# Supplied information:
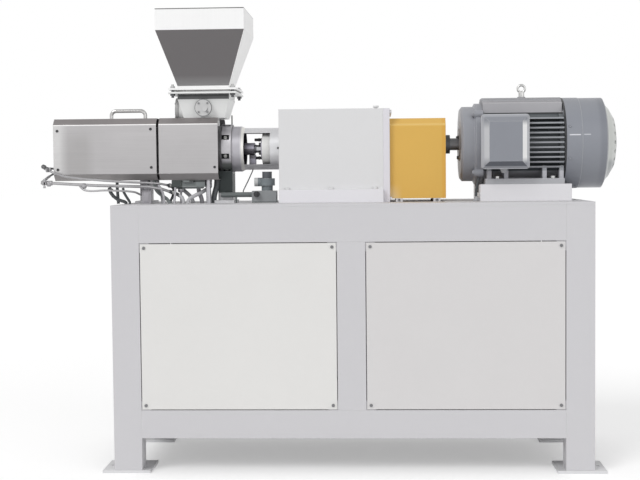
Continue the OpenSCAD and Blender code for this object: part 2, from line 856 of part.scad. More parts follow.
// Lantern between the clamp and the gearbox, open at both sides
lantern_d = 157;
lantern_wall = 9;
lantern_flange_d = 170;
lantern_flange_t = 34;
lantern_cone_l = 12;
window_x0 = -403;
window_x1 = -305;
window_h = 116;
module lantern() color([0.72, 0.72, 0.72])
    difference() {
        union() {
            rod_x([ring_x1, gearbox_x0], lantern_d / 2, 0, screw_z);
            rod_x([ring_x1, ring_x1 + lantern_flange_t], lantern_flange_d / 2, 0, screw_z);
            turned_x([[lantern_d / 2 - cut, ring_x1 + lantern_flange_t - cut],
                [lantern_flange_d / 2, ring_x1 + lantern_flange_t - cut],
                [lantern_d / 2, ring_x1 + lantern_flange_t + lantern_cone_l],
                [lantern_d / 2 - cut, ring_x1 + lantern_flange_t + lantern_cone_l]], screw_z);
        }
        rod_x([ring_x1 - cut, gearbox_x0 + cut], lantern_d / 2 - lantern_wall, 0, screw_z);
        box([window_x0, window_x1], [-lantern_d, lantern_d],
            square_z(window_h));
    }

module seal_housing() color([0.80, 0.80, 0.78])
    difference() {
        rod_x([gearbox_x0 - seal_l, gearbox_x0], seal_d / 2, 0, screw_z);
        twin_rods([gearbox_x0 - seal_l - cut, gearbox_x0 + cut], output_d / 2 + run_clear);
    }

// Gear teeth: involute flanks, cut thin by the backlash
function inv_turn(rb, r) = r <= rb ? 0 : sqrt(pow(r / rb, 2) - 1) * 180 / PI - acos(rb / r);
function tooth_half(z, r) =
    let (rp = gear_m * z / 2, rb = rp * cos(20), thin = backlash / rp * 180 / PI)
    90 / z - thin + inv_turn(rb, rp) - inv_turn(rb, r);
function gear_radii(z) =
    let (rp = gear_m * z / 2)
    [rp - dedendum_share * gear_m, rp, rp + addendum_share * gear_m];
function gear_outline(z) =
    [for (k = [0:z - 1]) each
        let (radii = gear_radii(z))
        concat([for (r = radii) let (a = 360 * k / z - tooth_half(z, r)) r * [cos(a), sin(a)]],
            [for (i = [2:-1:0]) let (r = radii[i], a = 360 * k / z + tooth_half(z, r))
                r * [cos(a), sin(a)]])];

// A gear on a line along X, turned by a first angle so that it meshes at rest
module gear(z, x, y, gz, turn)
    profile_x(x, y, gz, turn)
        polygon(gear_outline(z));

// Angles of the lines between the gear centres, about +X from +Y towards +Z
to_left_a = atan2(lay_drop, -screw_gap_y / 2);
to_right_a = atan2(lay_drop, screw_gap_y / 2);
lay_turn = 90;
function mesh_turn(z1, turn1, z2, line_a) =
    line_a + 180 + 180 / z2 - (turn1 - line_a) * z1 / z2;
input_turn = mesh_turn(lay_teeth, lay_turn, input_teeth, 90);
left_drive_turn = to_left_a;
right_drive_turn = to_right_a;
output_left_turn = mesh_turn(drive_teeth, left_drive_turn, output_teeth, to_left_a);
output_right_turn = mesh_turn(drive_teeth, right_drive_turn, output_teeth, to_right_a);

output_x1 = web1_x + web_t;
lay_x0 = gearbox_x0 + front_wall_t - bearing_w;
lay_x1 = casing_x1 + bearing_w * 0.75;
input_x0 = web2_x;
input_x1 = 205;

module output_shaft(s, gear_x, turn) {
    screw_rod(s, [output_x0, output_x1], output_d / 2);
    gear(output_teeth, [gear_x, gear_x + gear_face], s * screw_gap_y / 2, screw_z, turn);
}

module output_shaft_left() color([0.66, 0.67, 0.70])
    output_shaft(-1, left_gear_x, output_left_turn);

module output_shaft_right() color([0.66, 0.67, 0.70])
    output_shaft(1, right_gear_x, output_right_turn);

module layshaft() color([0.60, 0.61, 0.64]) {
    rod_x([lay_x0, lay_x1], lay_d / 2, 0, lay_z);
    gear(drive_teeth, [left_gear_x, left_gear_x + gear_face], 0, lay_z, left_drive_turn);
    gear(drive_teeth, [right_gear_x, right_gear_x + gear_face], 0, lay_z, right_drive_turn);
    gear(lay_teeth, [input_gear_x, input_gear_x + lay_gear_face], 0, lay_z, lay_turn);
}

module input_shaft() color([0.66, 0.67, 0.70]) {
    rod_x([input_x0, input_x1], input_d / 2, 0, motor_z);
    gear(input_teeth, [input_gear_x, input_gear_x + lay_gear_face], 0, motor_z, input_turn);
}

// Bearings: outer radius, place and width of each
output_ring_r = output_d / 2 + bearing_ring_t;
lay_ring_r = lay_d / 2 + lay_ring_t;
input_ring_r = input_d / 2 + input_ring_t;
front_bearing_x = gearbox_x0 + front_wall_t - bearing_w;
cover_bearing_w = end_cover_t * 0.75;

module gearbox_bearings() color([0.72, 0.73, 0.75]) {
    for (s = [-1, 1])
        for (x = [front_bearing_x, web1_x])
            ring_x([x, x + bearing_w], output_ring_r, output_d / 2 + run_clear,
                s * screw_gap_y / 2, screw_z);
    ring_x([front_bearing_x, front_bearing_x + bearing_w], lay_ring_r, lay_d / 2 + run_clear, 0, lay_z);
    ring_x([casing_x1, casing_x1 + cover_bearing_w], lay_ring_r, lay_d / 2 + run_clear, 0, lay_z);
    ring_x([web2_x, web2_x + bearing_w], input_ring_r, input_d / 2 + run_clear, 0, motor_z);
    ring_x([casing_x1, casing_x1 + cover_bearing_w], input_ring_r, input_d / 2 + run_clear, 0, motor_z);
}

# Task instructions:
Return the listing above in its exact form.

# Task response:
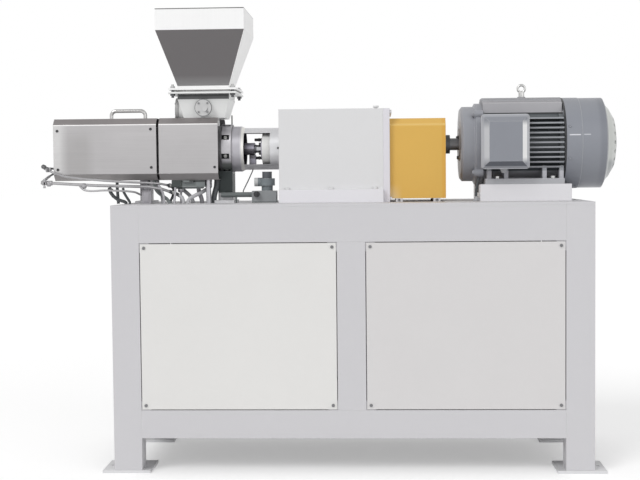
Continue the OpenSCAD and Blender code for this object: part 2, from line 856 of part.scad. More parts follow.
// Lantern between the clamp and the gearbox, open at both sides
lantern_d = 157;
lantern_wall = 9;
lantern_flange_d = 170;
lantern_flange_t = 34;
lantern_cone_l = 12;
window_x0 = -403;
window_x1 = -305;
window_h = 116;
module lantern() color([0.72, 0.72, 0.72])
    difference() {
        union() {
            rod_x([ring_x1, gearbox_x0], lantern_d / 2, 0, screw_z);
            rod_x([ring_x1, ring_x1 + lantern_flange_t], lantern_flange_d / 2, 0, screw_z);
            turned_x([[lantern_d / 2 - cut, ring_x1 + lantern_flange_t - cut],
                [lantern_flange_d / 2, ring_x1 + lantern_flange_t - cut],
                [lantern_d / 2, ring_x1 + lantern_flange_t + lantern_cone_l],
                [lantern_d / 2 - cut, ring_x1 + lantern_flange_t + lantern_cone_l]], screw_z);
        }
        rod_x([ring_x1 - cut, gearbox_x0 + cut], lantern_d / 2 - lantern_wall, 0, screw_z);
        box([window_x0, window_x1], [-lantern_d, lantern_d],
            square_z(window_h));
    }

module seal_housing() color([0.80, 0.80, 0.78])
    difference() {
        rod_x([gearbox_x0 - seal_l, gearbox_x0], seal_d / 2, 0, screw_z);
        twin_rods([gearbox_x0 - seal_l - cut, gearbox_x0 + cut], output_d / 2 + run_clear);
    }

// Gear teeth: involute flanks, cut thin by the backlash
function inv_turn(rb, r) = r <= rb ? 0 : sqrt(pow(r / rb, 2) - 1) * 180 / PI - acos(rb / r);
function tooth_half(z, r) =
    let (rp = gear_m * z / 2, rb = rp * cos(20), thin = backlash / rp * 180 / PI)
    90 / z - thin + inv_turn(rb, rp) - inv_turn(rb, r);
function gear_radii(z) =
    let (rp = gear_m * z / 2)
    [rp - dedendum_share * gear_m, rp, rp + addendum_share * gear_m];
function gear_outline(z) =
    [for (k = [0:z - 1]) each
        let (radii = gear_radii(z))
        concat([for (r = radii) let (a = 360 * k / z - tooth_half(z, r)) r * [cos(a), sin(a)]],
            [for (i = [2:-1:0]) let (r = radii[i], a = 360 * k / z + tooth_half(z, r))
                r * [cos(a), sin(a)]])];

// A gear on a line along X, turned by a first angle so that it meshes at rest
module gear(z, x, y, gz, turn)
    profile_x(x, y, gz, turn)
        polygon(gear_outline(z));

// Angles of the lines between the gear centres, about +X from +Y towards +Z
to_left_a = atan2(lay_drop, -screw_gap_y / 2);
to_right_a = atan2(lay_drop, screw_gap_y / 2);
lay_turn = 90;
function mesh_turn(z1, turn1, z2, line_a) =
    line_a + 180 + 180 / z2 - (turn1 - line_a) * z1 / z2;
input_turn = mesh_turn(lay_teeth, lay_turn, input_teeth, 90);
left_drive_turn = to_left_a;
right_drive_turn = to_right_a;
output_left_turn = mesh_turn(drive_teeth, left_drive_turn, output_teeth, to_left_a);
output_right_turn = mesh_turn(drive_teeth, right_drive_turn, output_teeth, to_right_a);

output_x1 = web1_x + web_t;
lay_x0 = gearbox_x0 + front_wall_t - bearing_w;
lay_x1 = casing_x1 + bearing_w * 0.75;
input_x0 = web2_x;
input_x1 = 205;

module output_shaft(s, gear_x, turn) {
    screw_rod(s, [output_x0, output_x1], output_d / 2);
    gear(output_teeth, [gear_x, gear_x + gear_face], s * screw_gap_y / 2, screw_z, turn);
}

module output_shaft_left() color([0.66, 0.67, 0.70])
    output_shaft(-1, left_gear_x, output_left_turn);

module output_shaft_right() color([0.66, 0.67, 0.70])
    output_shaft(1, right_gear_x, output_right_turn);

module layshaft() color([0.60, 0.61, 0.64]) {
    rod_x([lay_x0, lay_x1], lay_d / 2, 0, lay_z);
    gear(drive_teeth, [left_gear_x, left_gear_x + gear_face], 0, lay_z, left_drive_turn);
    gear(drive_teeth, [right_gear_x, right_gear_x + gear_face], 0, lay_z, right_drive_turn);
    gear(lay_teeth, [input_gear_x, input_gear_x + lay_gear_face], 0, lay_z, lay_turn);
}

module input_shaft() color([0.66, 0.67, 0.70]) {
    rod_x([input_x0, input_x1], input_d / 2, 0, motor_z);
    gear(input_teeth, [input_gear_x, input_gear_x + lay_gear_face], 0, motor_z, input_turn);
}

// Bearings: outer radius, place and width of each
output_ring_r = output_d / 2 + bearing_ring_t;
lay_ring_r = lay_d / 2 + lay_ring_t;
input_ring_r = input_d / 2 + input_ring_t;
front_bearing_x = gearbox_x0 + front_wall_t - bearing_w;
cover_bearing_w = end_cover_t * 0.75;

module gearbox_bearings() color([0.72, 0.73, 0.75]) {
    for (s = [-1, 1])
        for (x = [front_bearing_x, web1_x])
            ring_x([x, x + bearing_w], output_ring_r, output_d / 2 + run_clear,
                s * screw_gap_y / 2, screw_z);
    ring_x([front_bearing_x, front_bearing_x + bearing_w], lay_ring_r, lay_d / 2 + run_clear, 0, lay_z);
    ring_x([casing_x1, casing_x1 + cover_bearing_w], lay_ring_r, lay_d / 2 + run_clear, 0, lay_z);
    ring_x([web2_x, web2_x + bearing_w], input_ring_r, input_d / 2 + run_clear, 0, motor_z);
    ring_x([casing_x1, casing_x1 + cover_bearing_w], input_ring_r, input_d / 2 + run_clear, 0, motor_z);
}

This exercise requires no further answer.